When I think about my relationship choices in terms of safety, backing off, breaking up, or having difficult conversations seem like less hurtful actions. I’m not blaming; I’m not running scared. I’m not being inconsiderate or self centered. I’m doing what’s best for everyone involved. I’m trying to love in the best way I know how, and that could take the form of limiting the amount or nature of contact I have with someone.

A relationship is never worth spiraling myself into peril. Facing fears is different than putting myself in danger, and communication is often the key to deciphering which category a particular situation falls into.
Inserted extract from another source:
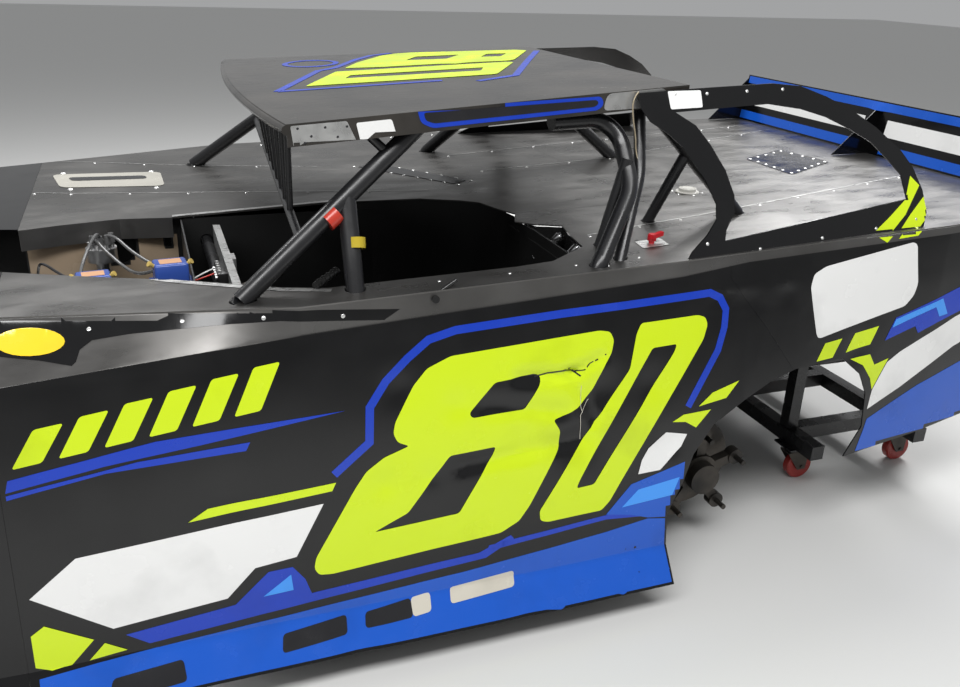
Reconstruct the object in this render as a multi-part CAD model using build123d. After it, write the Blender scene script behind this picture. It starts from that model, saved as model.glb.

I can acknowledge my fears or doubts and even discuss them with the other person most of the time before making any rash decisions. If I think that things we are doing or habits we have with each other are putting one or both of us in potential jeopardy, I can say so. I don’t have to keep my mouth shut to preserve positive feelings.

When I have engaged people I care about in these difficult kinds of conversations, one or both of the following usually occurs: 1) the relationship grows more intimate; or 2) I learn something meaningful about myself and humanity. Number two is a guaranteed result, as long as I’m paying attention. Number one is a bonus. Other relationships have to end or change in significant ways.

For today, I am listening to my friends’ problems, hearing their joys, and staying involved as much as I can. But I am also honoring my need for rest, for introspective time alone, and for safe distance from potentially harmful behavior. My goal is safety, my shield is awareness, and my sword is honesty. May I fight the honorable and loving fight.